Kilrenny. General view of back of village from the Kilrenny Burn.
SC 740610
Description Kilrenny. General view of back of village from the Kilrenny Burn.
Date c. 1889
Collection Papers of Erskine Beveridge, antiquarian, Dunfermline, Fife, Scotland
Catalogue Number SC 740610
Category On-line Digital Images
Copy of F 2012
Scope and Content Kilrenny, Fife Kilrenny, a tiny village built around its parish church, sits near the eastern tip of the Fife peninsula between the fishing ports of Anstruther and Crail. The Scottish photographer, Erskine Beveridge, photographed the village on a visit to Fife in 1889. The village is dominated by its 15th-century church tower, all that remains of an earlier church.

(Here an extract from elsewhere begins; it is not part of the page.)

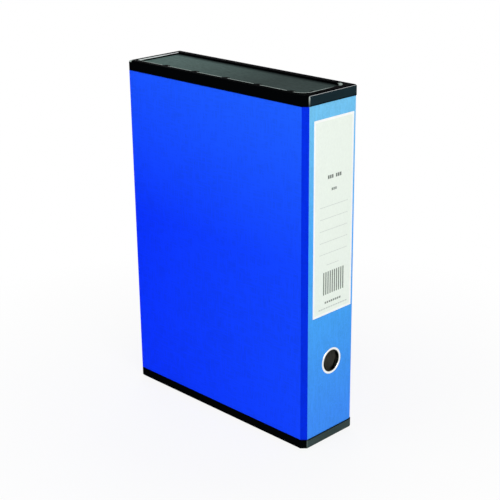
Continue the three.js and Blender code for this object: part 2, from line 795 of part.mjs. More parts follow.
function clampSpring(end) {
  const anchor = CLAMP_PIVOT_RISE - FIT;
  const curve = new SpringWire(
    CLAMP_SPRING_RADIUS,
    CLAMP_SPRING_LENGTH,
    CLAMP_SPRING_TURNS,
    anchor,
    CLAMP_SPRING_LEG,
  );
  const place = knuckleEdge - CLAMP_KNUCKLE_LENGTH - CLAMP_SPRING_LENGTH / 2 - CLAMP_SPRING_MARGIN;
  return wire(curve, CLAMP_WIRE / 2).translate(CLAMP_PIVOT_X, pivotY, middle + end * place);
}

// Catch: outer plate, inner case, button with its nose, spring, striker on the lid
function catchPlate() {
  const outline = rectangle(
    catchY - CATCH_PLATE_WIDTH / 2,
    catchZ - CATCH_PLATE_LENGTH / 2,
    catchY + CATCH_PLATE_WIDTH / 2,
    catchZ + CATCH_PLATE_LENGTH / 2,
    CATCH_PLATE_ROUND,
  );
  const plate = prismX(outline, -halfDepth, coverFace);
  return cut(
    plate,
    holeX(catchY, catchZ, buttonHole),
    ...catchRivets.map((z) => holeX(catchY, z, rivetSink)),
  );
}

function catchRivet(z) {
  const headHeight = coverFace + halfDepth - RIVET_SINK;
  const grip = wallInside + CATCH_CASE_WALL - coverFace;
  const profile = [
    [0, -headHeight],
    [RIVET_HEAD - RIVET_EDGE, -headHeight],
    [RIVET_HEAD, 0],
    [RIVET_SHANK, 0],
    [RIVET_SHANK, grip],
    [RIVET_HEAD, grip],
    [RIVET_HEAD * RIVET_CROWN, grip + RIVET_HEAD_HEIGHT],
    [0, grip + RIVET_HEAD_HEIGHT],
  ];
  return alongX(turned(profile, RIVET_STEPS)).translate(coverFace, catchY, z);
}

const noseFace = strikerX + STRIKER_METAL + FIT;
const nosePlateFace = noseFace + NOSE_STEP;
const springFront = nosePlateFace + NOSE_PLATE + FIT;
const springShut = (CATCH_SPRING_TURNS + 1) * CATCH_WIRE;
const springBack = springFront + BUTTON_TRAVEL + springShut - FIT;
const caseBack = springBack + FIT + CATCH_CASE_WALL;
const catchCaseTop = wallTop - CATCH_CASE_CLEAR;

function catchCase() {
  const half = CATCH_CASE_LENGTH / 2;
  const wall = CATCH_CASE_WALL;
  const floor = catchY - CATCH_CASE_BELOW;
  const flangeHalf = CATCH_RIVET_SPACING / 2 + RIVET_HEAD + CATCH_FLANGE_MARGIN;
  const shell = prismX(
    rectangle(floor, catchZ - half, catchCaseTop, catchZ + half, CATCH_CASE_ROUND),
    wallInside,
    caseBack,
  );
  const hollow = prismX(
    rectangle(
      floor + wall,
      catchZ - half + wall,
      catchCaseTop - wall,
      catchZ + half - wall,
      CATCH_CASE_ROUND - wall,
    ),
    wallInside - OVERRUN,
    caseBack - wall,
  );
  const flange = prismX(
    rectangle(
      catchY - CATCH_FLANGE_WIDTH / 2,
      catchZ - flangeHalf,
      catchY + CATCH_FLANGE_WIDTH / 2,
      catchZ + flangeHalf,
      CATCH_FLANGE_ROUND,
    ),
    wallInside,
    wallInside + wall,
  );
  const slot = prismY(
    rectangle(
      catchZ - STRIKER_WIDTH / 2 - STRIKER_PLAY,
      wallInside - OVERRUN,
      catchZ + STRIKER_WIDTH / 2 + STRIKER_PLAY,
      strikerX + STRIKER_METAL + STRIKER_SETBACK,
    ),
    catchCaseTop - wall - OVERRUN,
    catchCaseTop + OVERRUN,
  );
  return cut(
    join(shell, flange),
    hollow,
    slot,
    ...catchRivets.map((z) => holeX(catchY, z, rivetHole)),
  );
}

const windowLow = lidInner - STRIKER_DROP + STRIKER_LIP;
const windowHigh = windowLow + STRIKER_WINDOW;

function catchButton() {
  const outer = -halfDepth + BUTTON_SINK;
  const flangeFace = wallInside + FIT;
  const body = alongX(turned([
    [0, outer + BUTTON_DISH],
    [BUTTON_RADIUS - 2 * BUTTON_RIM, outer + BUTTON_DISH],
    [BUTTON_RADIUS - BUTTON_RIM, outer],
    [BUTTON_RADIUS - BUTTON_EDGE, outer],
    [BUTTON_RADIUS, outer + BUTTON_EDGE],
    [BUTTON_RADIUS, flangeFace],
    [BUTTON_FLANGE, flangeFace],
    [BUTTON_FLANGE, flangeFace + BUTTON_FLANGE_THICKNESS],
    [BUTTON_RADIUS / 2, flangeFace + BUTTON_FLANGE_THICKNESS],
    [BUTTON_RADIUS / 2, nosePlateFace + NOSE_PLATE / 2],
    [0, nosePlateFace + NOSE_PLATE / 2],
  ])).translate(0, catchY, catchZ);
  const plate = prismX(
    rectangle(
      catchY - BUTTON_RADIUS,
      catchZ - NOSE_WIDTH / 2,
      windowHigh + NOSE_PLAY,
      catchZ + NOSE_WIDTH / 2,
      NOSE_PLATE_ROUND,
    ),
    nosePlateFace,
    nosePlateFace + NOSE_PLATE,
  );
  const noseHalf = STRIKER_WINDOW_WIDTH / 2 - NOSE_PLAY;
  const nose = prism([
    point(nosePlateFace + NOSE_PLATE / 2, windowLow - NOSE_PLAY),
    point(noseFace, windowLow + NOSE_LEAD),
    point(noseFace, windowLow + NOSE_LEAD + NOSE_TIP),
    point(nosePlateFace + NOSE_PLATE / 2, windowHigh),
  ], catchZ - noseHalf, catchZ + noseHalf);
  return join(body, plate, nose);
}

function catchSpring() {
  const length = springBack - springFront - CATCH_WIRE;
  const curve = new SpringWire(CATCH_SPRING_RADIUS, length, CATCH_SPRING_TURNS);
  const spring = wire(curve, CATCH_WIRE / 2).rotateY(Math.PI / 2);
  return spring.translate((springFront + springBack) / 2, catchY, catchZ);
}

function catchStriker() {
  const bend = foldedSheet([
    point(strikerX + STRIKER_METAL + STRIKER_FOOT_LENGTH, lidInner),
    point(strikerX, lidInner),
    point(strikerX, lidInner - STRIKER_DROP),
  ], STRIKER_METAL);
  const strip = prism(bend, catchZ - STRIKER_WIDTH / 2, catchZ + STRIKER_WIDTH / 2);
  const foot = prismY(
    rectangle(
      catchZ - STRIKER_FOOT_WIDTH / 2,
      strikerX + 2 * STRIKER_METAL,
      catchZ + STRIKER_FOOT_WIDTH / 2,
      strikerX + STRIKER_METAL + STRIKER_FOOT_LENGTH,
      STRIKER_FOOT_ROUND,
    ),
    lidInner - STRIKER_METAL,
    lidInner,
  );
  const window = prismX(
    rectangle(
      windowLow,
      catchZ - STRIKER_WINDOW_WIDTH / 2,
      windowHigh,
      catchZ + STRIKER_WINDOW_WIDTH / 2,
      STRIKER_WINDOW_ROUND,
    ),
    strikerX - OVERRUN,
    strikerX + STRIKER_METAL + OVERRUN,
  );
  return cut(join(strip, foot), window, ...strikerHoles(0, WIDTH));
}

// Materials
const finish = (color, roughness, metalness) => ({ color, roughness, metalness });
const moulding = finish(0x14191a, 0.35, 0);
const panelBoard = finish(0x44524f, 0.8, 0);
const greyBoard = finish(0x8d8578, 0.95, 0);
const coverPaper = finish(0x1046f5, 0.75, 0);
const liningPaper = finish(0xe9e7df, 0.9, 0);
const labelPaper = finish(0xf0f3ee, 0.85, 0);
const nickel = finish(0xd6d8d8, 0.18, 1);
const springSteel = finish(0x9a9c9c, 0.35, 1);
const buttonPlastic = finish(0x101314, 0.3, 0);

const boxFile = new THREE.Group();

function add(name, geometry, look) {
  const closed = facingOut(geometry);
  closed.computeVertexNormals();
  const mesh = new THREE.Mesh(closed, new THREE.MeshStandardMaterial(look));
  mesh.name = name;
  boxFile.add(mesh);
}

// Case
const frame = endFrame();
const panel = endPanel();
add('bottom_end_frame', frame, moulding);
add('top_end_frame', mirrored(frame), moulding);
add('bottom_end_panel', panel, panelBoard);
add('top_end_panel', mirrored(panel), panelBoard);
add('fore_edge_board', cut(boardPiece(0), ...catchHoles()), greyBoard);
add('base_board', baseBoard(), greyBoard);
add('corner_board', boardPiece(2), greyBoard);
add('spine_board', cut(boardPiece(3), fingerHole()), greyBoard);
add('case_cover', cut(caseCover(), fingerHole(), ...catchHoles()), coverPaper);
add('case_lining', cut(caseLining(), fingerHole(), ...catchHoles(), ...clampHoles(-WIDTH, 0)), liningPaper);
add('spine_label', spineLabel(), labelPaper);
add('finger_ring', fingerRing(), nickel);
add('ring_washer', ringWasher(), nickel);

// Paper clamp
add('clamp_plate', clampPlate(), nickel);
clampRivets.forEach(({ x, z }, i) => {
  const low = boardOutside + sinkDepth;
  const head = rivet(plateTop - low).translate(x, low, z);
  add(`clamp_plate_rivet_${i + 1}`, head, nickel);
});
add('clamp_pin', clampPin(), springSteel);
add('clamp_spring_upper', clampSpring(1), springSteel);
add('clamp_spring_lower', clampSpring(-1), springSteel);
add('clamp_arm', clampArm(), nickel);
add('clamp_bar', clampBar(), nickel);
barRivets.forEach((z, i) => {
  add(`clamp_bar_rivet_${i + 1}`, rivet(armTop - barUnder).translate(barMiddle, barUnder, z), nickel);
});

// Catch
add('catch_plate', catchPlate(), nickel);
add('catch_case', catchCase(), nickel);
catchRivets.forEach((z, i) => add(`catch_rivet_${i + 1}`, catchRivet(z), nickel));
add('catch_button', catchButton(), buttonPlastic);
add('catch_spring', catchSpring(), springSteel);

// Lid
add('lid_board', lidBoard(), greyBoard);
add('lid_cover', lidCover(), coverPaper);
add('lid_lining', lidLining(), liningPaper);
add('catch_striker', catchStriker(), nickel);
strikerRivets.forEach(({ x, z }, i) => {
  const low = lidInner - STRIKER_METAL;
  add(`striker_rivet_${i + 1}`, rivet(lidBoardTop - sinkDepth - low).translate(x, low, z), nickel);
});

export default boxFile;
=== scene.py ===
import json
import math

import bpy
import numpy as np
from bpy.props import FloatProperty, FloatVectorProperty, IntProperty, PointerProperty
from bpy.types import Operator, Panel, PropertyGroup
from mathutils import Matrix, Vector


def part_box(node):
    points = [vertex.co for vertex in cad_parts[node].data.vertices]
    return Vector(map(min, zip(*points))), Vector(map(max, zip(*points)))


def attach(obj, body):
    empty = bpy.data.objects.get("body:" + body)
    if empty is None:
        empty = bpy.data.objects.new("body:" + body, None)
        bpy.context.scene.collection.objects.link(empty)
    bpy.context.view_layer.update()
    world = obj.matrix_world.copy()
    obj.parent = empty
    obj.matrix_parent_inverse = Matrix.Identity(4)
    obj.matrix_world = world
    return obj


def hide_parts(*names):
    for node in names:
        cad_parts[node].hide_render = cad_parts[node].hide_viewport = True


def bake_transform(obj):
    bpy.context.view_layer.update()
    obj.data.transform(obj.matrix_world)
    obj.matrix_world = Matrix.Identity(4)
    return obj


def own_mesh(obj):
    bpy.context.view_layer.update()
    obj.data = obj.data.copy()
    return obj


bl_info = {
    "name": "Box file dressing",
    "version": (1, 0, 0),
    "blender": (4, 5, 0),
    "location": "View3D > Sidebar > Box file",
    "description": "Gives the packed box file its paper, print, bright metal, springs and studio",
    "category": "Object",
}

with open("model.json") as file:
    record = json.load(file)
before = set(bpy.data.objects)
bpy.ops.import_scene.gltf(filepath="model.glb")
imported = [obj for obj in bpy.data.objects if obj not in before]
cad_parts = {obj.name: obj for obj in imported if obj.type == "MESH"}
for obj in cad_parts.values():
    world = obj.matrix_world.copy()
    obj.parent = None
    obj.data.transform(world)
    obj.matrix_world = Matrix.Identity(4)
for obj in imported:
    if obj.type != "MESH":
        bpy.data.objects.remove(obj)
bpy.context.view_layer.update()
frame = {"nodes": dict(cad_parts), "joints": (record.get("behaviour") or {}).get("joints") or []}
NODES = frame["nodes"]
JOINTS = {joint["name"]: joint for joint in frame["joints"]}

MM = 0.001
WHITE = (1, 1, 1, 1)

# The solids that pieces and patterns are measured from
LABEL_LOW, LABEL_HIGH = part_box("spine_label")
LABEL_MIDDLE, LABEL_HALF = (LABEL_LOW + LABEL_HIGH) / 2, (LABEL_HIGH - LABEL_LOW) / 2
RING_LOW, RING_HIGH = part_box("finger_ring")
END_LOW, END_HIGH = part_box("top_end_frame")
PANEL_LOW, PANEL_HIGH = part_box("top_end_panel")
COVER_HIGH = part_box("case_cover")[1]
LID_LOW, LID_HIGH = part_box("lid_cover")

# The ends: half the height, where the bands start, the bevel, and the outline of their recesses
TOP = END_HIGH.z
MIDDLE_Z = TOP / 2
BAND_INNER = COVER_HIGH.z - MIDDLE_Z
BEVEL_Y = -31.1 * MM
PANEL_GAP = 0.3 * MM
RECESS_MIDDLE = ((PANEL_LOW.x + PANEL_HIGH.x) / 2, 0, 0)
RECESS_HALF = ((PANEL_HIGH.x - PANEL_LOW.x) / 2 + PANEL_GAP, PANEL_HIGH.y + PANEL_GAP, 0)
RECESS_FORE = RECESS_MIDDLE[0] - RECESS_HALF[0]
RECESS_SPINE = RECESS_MIDDLE[0] + RECESS_HALF[0]
RECESS_SPINE_CORNER = 11 * MM
RECESS_FORE_CORNER = 1.5 * MM

# The lugs: those on the base side, the one on the spine side, how far they stay under the rim, how
# far off them the painted highlight along the recess's edge stops, the share of their radius that is a flat
# eye, and their grid
LUGS = 5
LUG_FIRST = -77 * MM
LUG_PITCH = 44.5 * MM
SPINE_LUG_Y = -14 * MM
LUG_CLEAR = 0.05 * MM
LUG_FREE = 4.2 * MM
LUG_EYE = 0.1
LUG_ROWS, LUG_STEPS = 10, 40

# The cover: x minus y on the bevel's face, and how far under a face its colour starts and is whole
BEVEL_SLANT = 158.65 * MM
SKIN_START, SKIN_WHOLE = 0.07 * MM, 0.02 * MM

# The label: rings and corner steps of its sheet, the dip of its glued edge, its border and its ink
LABEL_RINGS, LABEL_CORNER_STEPS = 24, 8
LABEL_DIP, LABEL_DIP_POWER = 0.04 * MM, 60
LABEL_BORDER, LABEL_BORDER_SOFT = 2.2 * MM, 0.4 * MM
INK_UNDER, INK_OVER = 0.01 * MM, 0.02 * MM
INKS = {"dark": "#5d665f", "grey": "#7b857d", "rule": "#c9d2ca", "bars": "#6d786f"}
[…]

The corbelled parapet and slated spire were added in the 16th century. Single-storeyed cottages, roofed with the distinctive curved pantiles traditionally found in the East Neuk of Fife, step down from the church to a single-arched stone bridge (left) which carries the road from the village over the burn. The church tower was used as a landmark by local fishermen who referred to it as 'St Irnie', perhaps a corruption of St Irenaeus, a bishop of Lyons in the 2nd century. Others connected it with Ringan (St Ninian), the earliest known Christian leader in Scotland, or with St Ethernan, a companion of St Adrian, a 9th-century bishop of St Andrews. However, it may have no connection with a saint's name, and merely be a corruption of the old Gaelic form of 'irnaidhe', meaning 'a prayer'. Source: RCAHMS contribution to SCRAN.